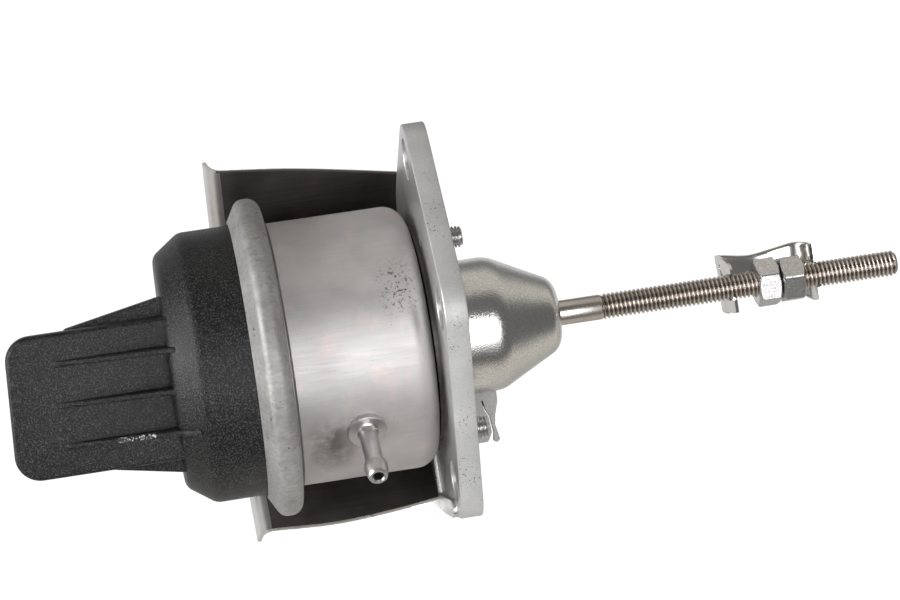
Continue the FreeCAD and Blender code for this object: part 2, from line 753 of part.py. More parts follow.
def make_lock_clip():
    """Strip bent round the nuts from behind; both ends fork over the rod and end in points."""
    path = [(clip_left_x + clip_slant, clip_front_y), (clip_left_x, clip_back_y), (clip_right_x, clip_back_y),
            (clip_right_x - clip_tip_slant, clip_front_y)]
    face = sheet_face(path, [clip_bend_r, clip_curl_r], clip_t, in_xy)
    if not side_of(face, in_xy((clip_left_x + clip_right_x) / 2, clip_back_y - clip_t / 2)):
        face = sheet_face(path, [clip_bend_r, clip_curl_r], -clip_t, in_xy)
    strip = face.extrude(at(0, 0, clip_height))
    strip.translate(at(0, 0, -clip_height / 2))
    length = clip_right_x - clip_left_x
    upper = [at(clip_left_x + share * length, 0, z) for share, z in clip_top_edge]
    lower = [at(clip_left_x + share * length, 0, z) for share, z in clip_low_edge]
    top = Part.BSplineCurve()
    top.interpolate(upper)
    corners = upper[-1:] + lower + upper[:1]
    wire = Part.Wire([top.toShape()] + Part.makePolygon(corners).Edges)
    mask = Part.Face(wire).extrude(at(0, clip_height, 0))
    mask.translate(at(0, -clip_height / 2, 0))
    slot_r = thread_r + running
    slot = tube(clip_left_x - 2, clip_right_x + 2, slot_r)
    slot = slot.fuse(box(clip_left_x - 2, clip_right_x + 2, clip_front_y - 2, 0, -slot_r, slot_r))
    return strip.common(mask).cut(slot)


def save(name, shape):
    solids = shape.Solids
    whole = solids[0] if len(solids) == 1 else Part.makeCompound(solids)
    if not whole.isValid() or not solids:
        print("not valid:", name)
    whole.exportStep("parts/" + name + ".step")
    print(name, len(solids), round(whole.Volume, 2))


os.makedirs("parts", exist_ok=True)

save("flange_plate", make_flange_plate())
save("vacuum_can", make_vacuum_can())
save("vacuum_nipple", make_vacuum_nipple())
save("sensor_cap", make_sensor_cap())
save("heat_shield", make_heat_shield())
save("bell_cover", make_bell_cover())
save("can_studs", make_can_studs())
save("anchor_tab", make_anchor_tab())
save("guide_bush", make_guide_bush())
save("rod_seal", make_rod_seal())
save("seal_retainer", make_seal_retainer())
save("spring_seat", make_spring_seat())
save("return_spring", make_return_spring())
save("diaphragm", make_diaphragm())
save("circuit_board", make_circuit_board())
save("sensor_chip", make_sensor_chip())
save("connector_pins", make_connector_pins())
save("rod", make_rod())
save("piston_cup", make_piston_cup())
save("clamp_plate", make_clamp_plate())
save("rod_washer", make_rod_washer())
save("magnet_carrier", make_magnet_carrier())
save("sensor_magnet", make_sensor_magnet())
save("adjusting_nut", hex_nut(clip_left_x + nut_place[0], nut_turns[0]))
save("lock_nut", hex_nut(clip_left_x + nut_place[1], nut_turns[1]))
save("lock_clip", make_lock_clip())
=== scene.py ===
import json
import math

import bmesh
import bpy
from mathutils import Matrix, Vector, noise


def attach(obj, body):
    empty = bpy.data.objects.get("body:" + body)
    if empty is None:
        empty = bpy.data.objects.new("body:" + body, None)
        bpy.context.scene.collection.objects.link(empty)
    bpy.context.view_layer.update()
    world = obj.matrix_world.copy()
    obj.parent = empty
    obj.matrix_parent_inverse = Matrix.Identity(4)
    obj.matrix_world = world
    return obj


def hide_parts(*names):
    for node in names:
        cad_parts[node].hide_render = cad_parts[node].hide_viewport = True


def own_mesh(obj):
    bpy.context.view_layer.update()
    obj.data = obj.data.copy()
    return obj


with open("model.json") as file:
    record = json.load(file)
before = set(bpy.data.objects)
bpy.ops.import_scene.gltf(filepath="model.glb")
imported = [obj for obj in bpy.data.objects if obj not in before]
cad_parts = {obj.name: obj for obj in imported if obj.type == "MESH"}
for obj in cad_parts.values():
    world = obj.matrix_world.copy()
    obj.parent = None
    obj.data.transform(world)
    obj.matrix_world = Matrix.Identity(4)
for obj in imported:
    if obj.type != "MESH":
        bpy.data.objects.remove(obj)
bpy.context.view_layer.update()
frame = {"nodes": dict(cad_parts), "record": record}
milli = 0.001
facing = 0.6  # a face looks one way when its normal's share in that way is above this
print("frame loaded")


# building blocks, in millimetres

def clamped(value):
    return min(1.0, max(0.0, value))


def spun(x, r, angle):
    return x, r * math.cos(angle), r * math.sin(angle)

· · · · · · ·

In the listing above, find the line containing "hex_nut(clip_left_x + nut_place[0], nut_turns[0]))", then reproduce it and each line after it through the end, exactly and with nothing added.

save("adjusting_nut", hex_nut(clip_left_x + nut_place[0], nut_turns[0]))
save("lock_nut", hex_nut(clip_left_x + nut_place[1], nut_turns[1]))
save("lock_clip", make_lock_clip())
=== scene.py ===
import json
import math

import bmesh
import bpy
from mathutils import Matrix, Vector, noise


def attach(obj, body):
    empty = bpy.data.objects.get("body:" + body)
    if empty is None:
        empty = bpy.data.objects.new("body:" + body, None)
        bpy.context.scene.collection.objects.link(empty)
    bpy.context.view_layer.update()
    world = obj.matrix_world.copy()
    obj.parent = empty
    obj.matrix_parent_inverse = Matrix.Identity(4)
    obj.matrix_world = world
    return obj


def hide_parts(*names):
    for node in names:
        cad_parts[node].hide_render = cad_parts[node].hide_viewport = True


def own_mesh(obj):
    bpy.context.view_layer.update()
    obj.data = obj.data.copy()
    return obj


with open("model.json") as file:
    record = json.load(file)
before = set(bpy.data.objects)
bpy.ops.import_scene.gltf(filepath="model.glb")
imported = [obj for obj in bpy.data.objects if obj not in before]
cad_parts = {obj.name: obj for obj in imported if obj.type == "MESH"}
for obj in cad_parts.values():
    world = obj.matrix_world.copy()
    obj.parent = None
    obj.data.transform(world)
    obj.matrix_world = Matrix.Identity(4)
for obj in imported:
    if obj.type != "MESH":
        bpy.data.objects.remove(obj)
bpy.context.view_layer.update()
frame = {"nodes": dict(cad_parts), "record": record}
milli = 0.001
facing = 0.6  # a face looks one way when its normal's share in that way is above this
print("frame loaded")


# building blocks, in millimetres

def clamped(value):
    return min(1.0, max(0.0, value))


def spun(x, r, angle):
    return x, r * math.cos(angle), r * math.sin(angle)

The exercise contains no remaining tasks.